──────── EXCERPTED RECORDS ────────

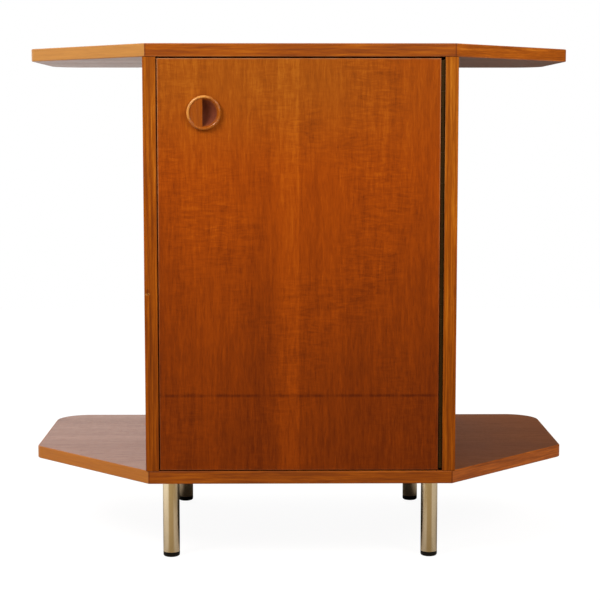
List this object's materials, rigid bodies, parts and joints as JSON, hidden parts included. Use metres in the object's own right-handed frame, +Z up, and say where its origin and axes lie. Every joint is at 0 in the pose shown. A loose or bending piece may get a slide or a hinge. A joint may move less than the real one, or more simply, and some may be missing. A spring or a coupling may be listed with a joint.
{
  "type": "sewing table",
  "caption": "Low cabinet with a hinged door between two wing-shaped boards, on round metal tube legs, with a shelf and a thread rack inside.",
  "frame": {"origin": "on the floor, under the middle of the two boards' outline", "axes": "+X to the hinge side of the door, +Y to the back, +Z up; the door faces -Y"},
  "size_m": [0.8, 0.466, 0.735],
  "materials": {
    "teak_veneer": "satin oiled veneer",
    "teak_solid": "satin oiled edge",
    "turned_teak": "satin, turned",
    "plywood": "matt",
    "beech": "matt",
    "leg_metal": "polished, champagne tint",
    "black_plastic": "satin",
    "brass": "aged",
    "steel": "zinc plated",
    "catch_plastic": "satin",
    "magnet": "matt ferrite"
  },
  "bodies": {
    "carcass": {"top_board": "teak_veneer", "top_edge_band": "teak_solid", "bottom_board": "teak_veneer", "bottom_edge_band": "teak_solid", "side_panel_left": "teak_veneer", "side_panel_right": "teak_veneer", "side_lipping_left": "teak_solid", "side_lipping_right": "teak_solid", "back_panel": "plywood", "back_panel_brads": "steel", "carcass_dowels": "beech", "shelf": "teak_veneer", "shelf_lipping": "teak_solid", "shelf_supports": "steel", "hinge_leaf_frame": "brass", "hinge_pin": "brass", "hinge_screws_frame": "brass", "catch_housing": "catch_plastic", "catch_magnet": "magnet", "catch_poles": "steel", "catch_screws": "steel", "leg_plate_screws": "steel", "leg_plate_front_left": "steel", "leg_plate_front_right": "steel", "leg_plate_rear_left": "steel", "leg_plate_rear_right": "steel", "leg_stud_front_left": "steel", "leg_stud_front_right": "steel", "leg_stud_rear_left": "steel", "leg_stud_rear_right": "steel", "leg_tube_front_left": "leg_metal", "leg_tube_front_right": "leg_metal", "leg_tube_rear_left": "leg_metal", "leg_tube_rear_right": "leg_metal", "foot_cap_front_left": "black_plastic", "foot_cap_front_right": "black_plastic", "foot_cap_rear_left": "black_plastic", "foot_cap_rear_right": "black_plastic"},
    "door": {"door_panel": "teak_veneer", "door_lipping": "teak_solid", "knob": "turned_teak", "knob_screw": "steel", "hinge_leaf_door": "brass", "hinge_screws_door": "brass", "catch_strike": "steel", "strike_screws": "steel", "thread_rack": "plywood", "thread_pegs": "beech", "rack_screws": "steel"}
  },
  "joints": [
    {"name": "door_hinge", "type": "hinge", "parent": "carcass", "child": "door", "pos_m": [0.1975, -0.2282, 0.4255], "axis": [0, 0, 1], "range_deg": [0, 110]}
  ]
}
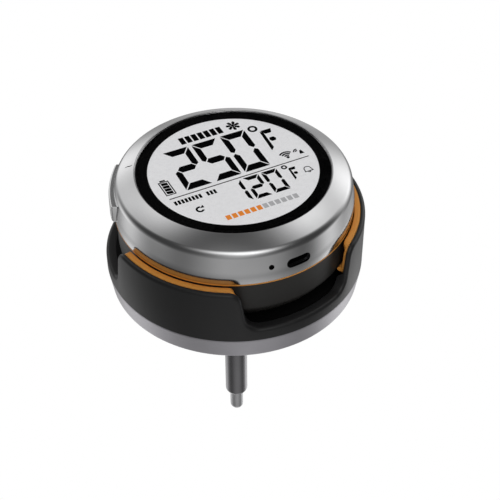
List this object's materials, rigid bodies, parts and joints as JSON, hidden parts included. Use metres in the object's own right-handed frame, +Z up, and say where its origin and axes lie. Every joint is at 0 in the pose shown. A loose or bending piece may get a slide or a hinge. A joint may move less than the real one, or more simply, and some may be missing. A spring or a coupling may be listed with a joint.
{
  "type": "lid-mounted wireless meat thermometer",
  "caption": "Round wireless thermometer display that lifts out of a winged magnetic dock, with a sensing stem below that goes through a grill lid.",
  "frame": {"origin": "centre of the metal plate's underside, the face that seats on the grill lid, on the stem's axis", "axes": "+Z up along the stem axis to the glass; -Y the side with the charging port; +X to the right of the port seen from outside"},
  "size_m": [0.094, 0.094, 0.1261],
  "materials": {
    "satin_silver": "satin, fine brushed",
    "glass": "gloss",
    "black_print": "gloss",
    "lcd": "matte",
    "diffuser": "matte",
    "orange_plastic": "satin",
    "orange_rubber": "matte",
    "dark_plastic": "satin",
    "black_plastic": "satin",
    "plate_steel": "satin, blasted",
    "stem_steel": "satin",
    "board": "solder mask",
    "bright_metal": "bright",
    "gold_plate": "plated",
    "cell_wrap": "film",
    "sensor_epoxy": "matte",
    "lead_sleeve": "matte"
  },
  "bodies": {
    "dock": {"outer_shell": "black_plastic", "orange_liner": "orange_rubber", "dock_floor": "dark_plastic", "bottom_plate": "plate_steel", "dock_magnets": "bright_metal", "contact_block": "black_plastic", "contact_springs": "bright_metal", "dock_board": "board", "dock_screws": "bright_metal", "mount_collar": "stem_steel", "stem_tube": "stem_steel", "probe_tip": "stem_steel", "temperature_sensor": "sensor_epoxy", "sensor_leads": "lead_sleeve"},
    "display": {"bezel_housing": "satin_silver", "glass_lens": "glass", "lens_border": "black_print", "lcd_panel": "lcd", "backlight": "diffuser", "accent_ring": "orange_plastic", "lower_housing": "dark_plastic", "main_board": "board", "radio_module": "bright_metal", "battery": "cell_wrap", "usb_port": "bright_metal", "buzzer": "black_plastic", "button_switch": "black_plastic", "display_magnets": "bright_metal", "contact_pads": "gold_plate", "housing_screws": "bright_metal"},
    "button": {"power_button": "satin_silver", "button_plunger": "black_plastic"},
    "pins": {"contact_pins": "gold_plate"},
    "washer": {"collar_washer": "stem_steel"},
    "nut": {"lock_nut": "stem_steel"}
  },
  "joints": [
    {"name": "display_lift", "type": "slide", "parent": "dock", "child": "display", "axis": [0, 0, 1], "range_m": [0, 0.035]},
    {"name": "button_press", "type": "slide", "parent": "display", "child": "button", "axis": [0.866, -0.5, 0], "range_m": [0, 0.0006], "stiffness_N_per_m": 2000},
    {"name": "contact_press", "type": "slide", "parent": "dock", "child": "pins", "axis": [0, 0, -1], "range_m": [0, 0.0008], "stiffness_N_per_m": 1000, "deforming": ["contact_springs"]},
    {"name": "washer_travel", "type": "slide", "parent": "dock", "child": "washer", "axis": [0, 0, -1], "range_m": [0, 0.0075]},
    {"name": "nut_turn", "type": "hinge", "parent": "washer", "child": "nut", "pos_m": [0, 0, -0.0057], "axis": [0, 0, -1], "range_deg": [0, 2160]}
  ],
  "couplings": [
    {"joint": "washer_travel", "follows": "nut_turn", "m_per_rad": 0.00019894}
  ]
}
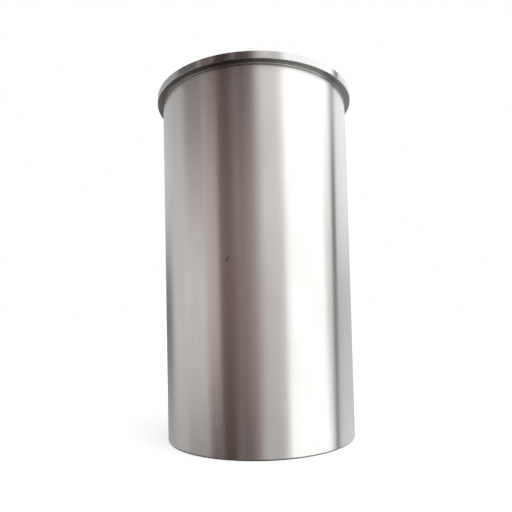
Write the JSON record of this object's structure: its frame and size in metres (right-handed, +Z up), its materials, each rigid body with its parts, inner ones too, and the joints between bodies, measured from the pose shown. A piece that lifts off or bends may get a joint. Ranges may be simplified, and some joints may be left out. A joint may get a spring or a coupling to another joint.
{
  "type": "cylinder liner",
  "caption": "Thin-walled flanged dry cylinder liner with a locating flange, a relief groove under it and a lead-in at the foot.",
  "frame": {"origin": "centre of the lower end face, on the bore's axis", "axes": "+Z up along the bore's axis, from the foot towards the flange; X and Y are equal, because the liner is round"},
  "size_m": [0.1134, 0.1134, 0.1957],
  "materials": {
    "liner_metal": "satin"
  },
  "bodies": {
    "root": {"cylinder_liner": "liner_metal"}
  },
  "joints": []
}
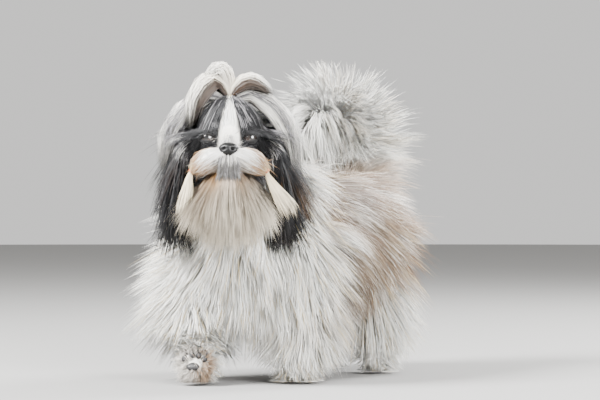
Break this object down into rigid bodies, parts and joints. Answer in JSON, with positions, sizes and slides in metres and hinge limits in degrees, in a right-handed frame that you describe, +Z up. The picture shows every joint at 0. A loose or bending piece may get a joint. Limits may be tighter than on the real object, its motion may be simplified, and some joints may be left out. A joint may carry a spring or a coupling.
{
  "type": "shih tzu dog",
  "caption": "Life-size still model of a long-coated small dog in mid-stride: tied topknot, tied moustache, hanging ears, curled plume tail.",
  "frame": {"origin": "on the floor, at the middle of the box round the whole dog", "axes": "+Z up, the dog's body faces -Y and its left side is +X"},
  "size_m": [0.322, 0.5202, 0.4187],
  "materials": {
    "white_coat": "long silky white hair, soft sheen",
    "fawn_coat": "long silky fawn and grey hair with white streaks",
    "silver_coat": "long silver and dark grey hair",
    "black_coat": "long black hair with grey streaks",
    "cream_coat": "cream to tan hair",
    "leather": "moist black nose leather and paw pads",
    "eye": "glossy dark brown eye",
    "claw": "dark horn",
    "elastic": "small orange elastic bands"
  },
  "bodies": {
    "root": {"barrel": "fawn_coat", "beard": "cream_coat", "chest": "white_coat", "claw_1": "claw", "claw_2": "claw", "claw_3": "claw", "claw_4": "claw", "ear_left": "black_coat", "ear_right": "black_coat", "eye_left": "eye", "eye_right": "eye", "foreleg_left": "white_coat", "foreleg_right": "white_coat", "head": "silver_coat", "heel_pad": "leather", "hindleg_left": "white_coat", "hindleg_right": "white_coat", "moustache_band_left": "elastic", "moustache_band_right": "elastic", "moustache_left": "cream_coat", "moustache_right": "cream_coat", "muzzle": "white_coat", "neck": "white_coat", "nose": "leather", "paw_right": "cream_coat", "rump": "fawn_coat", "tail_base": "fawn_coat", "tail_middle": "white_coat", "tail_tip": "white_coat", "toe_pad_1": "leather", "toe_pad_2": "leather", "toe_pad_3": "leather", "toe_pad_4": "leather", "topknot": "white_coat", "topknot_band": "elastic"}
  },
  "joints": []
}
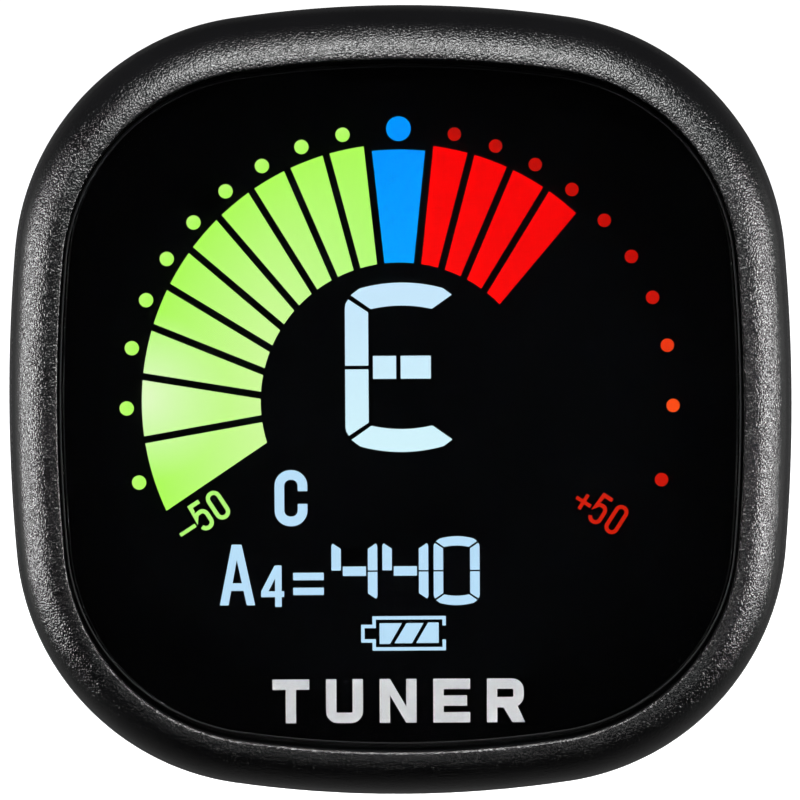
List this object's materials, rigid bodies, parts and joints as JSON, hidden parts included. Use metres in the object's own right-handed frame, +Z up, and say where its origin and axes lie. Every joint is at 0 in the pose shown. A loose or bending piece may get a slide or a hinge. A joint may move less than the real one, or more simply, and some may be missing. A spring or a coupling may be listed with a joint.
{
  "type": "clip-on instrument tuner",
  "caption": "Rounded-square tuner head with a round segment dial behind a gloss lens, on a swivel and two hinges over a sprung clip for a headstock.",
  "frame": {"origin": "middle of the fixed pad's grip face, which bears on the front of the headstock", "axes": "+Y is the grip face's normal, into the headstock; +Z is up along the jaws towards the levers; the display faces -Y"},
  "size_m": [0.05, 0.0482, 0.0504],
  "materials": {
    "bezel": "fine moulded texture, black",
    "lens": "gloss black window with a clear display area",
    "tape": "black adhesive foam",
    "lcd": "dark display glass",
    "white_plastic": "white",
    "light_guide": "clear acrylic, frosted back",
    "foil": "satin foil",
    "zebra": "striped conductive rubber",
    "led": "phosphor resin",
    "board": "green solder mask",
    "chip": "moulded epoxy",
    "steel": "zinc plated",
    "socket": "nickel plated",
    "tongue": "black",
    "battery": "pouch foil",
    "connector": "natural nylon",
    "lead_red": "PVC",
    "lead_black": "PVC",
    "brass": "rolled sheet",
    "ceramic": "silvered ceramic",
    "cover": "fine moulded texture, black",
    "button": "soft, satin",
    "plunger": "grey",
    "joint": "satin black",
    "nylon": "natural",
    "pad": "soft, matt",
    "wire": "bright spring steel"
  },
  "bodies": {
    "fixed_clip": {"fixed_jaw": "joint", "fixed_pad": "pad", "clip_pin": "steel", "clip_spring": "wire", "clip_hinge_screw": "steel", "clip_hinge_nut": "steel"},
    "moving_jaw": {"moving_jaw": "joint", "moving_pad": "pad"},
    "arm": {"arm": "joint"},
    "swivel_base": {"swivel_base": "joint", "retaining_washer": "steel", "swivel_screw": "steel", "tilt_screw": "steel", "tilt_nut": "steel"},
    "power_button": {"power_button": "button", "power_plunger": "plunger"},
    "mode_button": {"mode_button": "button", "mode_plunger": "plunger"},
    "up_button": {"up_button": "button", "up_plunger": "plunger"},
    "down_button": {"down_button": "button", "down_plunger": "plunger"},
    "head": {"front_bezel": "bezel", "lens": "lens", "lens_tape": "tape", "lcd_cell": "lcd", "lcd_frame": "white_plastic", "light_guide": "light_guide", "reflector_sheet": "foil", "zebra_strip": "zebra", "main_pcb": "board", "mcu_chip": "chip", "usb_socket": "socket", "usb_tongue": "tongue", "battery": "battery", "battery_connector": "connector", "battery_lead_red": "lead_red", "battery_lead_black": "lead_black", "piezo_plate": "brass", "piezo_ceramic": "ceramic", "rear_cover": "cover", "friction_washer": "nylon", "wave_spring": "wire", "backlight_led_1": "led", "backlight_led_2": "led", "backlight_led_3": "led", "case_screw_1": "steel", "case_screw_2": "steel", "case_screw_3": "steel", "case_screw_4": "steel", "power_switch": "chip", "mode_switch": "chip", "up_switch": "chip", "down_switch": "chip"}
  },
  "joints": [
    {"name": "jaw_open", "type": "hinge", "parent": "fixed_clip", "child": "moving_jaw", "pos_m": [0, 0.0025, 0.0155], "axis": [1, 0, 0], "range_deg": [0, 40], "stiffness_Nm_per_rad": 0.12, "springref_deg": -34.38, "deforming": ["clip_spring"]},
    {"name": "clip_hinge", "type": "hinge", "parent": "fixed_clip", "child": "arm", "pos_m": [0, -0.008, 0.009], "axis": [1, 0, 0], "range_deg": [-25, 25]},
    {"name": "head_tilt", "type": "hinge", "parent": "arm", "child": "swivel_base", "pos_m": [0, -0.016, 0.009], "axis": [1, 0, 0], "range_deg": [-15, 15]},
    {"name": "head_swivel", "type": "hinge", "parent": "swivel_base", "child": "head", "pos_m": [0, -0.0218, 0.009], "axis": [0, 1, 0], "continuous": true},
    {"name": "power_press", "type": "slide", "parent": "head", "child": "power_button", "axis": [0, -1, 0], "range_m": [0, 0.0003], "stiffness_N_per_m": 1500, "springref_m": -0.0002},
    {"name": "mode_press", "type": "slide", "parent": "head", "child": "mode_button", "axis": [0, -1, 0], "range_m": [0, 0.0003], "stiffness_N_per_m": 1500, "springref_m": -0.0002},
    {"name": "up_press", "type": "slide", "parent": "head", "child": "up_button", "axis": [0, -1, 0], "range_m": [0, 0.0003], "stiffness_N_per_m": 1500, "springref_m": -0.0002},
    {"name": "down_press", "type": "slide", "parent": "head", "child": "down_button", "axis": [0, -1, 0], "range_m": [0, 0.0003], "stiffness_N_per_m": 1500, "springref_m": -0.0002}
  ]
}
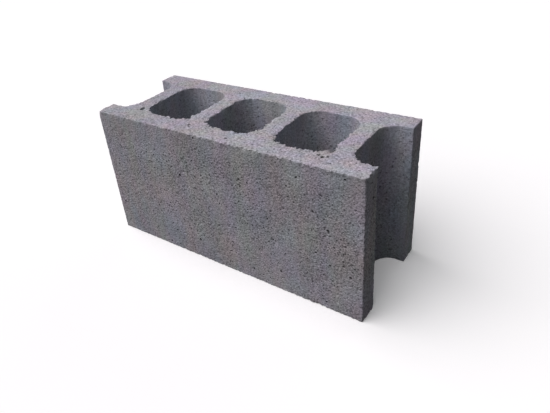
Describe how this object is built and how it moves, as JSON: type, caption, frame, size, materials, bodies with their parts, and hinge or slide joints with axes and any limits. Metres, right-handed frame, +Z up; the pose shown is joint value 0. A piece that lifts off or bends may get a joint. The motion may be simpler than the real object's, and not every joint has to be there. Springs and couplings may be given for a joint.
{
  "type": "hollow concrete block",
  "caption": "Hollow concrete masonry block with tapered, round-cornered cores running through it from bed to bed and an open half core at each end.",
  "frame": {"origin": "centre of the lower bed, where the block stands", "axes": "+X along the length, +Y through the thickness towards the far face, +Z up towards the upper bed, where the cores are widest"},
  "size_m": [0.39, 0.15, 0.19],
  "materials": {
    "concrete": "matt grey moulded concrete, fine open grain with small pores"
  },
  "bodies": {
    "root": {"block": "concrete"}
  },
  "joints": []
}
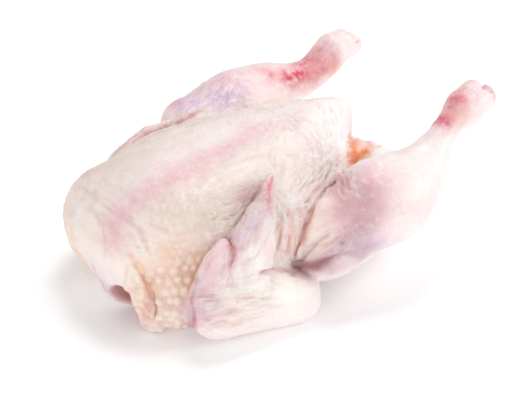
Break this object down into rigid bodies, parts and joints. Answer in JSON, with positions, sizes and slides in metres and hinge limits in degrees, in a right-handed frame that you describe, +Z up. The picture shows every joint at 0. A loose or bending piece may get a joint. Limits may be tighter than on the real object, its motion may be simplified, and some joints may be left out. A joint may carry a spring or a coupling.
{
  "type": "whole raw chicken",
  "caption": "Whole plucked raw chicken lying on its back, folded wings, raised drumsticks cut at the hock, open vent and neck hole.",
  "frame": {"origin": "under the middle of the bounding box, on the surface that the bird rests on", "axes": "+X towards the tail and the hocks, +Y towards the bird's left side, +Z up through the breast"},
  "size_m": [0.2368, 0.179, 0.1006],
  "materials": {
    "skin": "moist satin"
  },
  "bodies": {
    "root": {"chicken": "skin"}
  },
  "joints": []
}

────────

Look through the data and show every line containing "lifts".

• _TASK RESULT_
  "caption": "Round wireless thermometer display that lifts out of a winged magnetic dock, with a sensing stem below that goes through a grill lid.",
Write the JSON record of this object's structure: its frame and size in metres (right-handed, +Z up), its materials, each rigid body with its parts, inner ones too, and the joints between bodies, measured from the pose shown. A piece that lifts off or bends may get a joint. Ranges may be simplified, and some joints may be left out. A joint may get a spring or a coupling to another joint.
Describe how this object is built and how it moves, as JSON: type, caption, frame, size, materials, bodies with their parts, and hinge or slide joints with axes and any limits. Metres, right-handed frame, +Z up; the pose shown is joint value 0. A piece that lifts off or bends may get a joint. The motion may be simpler than the real object's, and not every joint has to be there. Springs and couplings may be given for a joint.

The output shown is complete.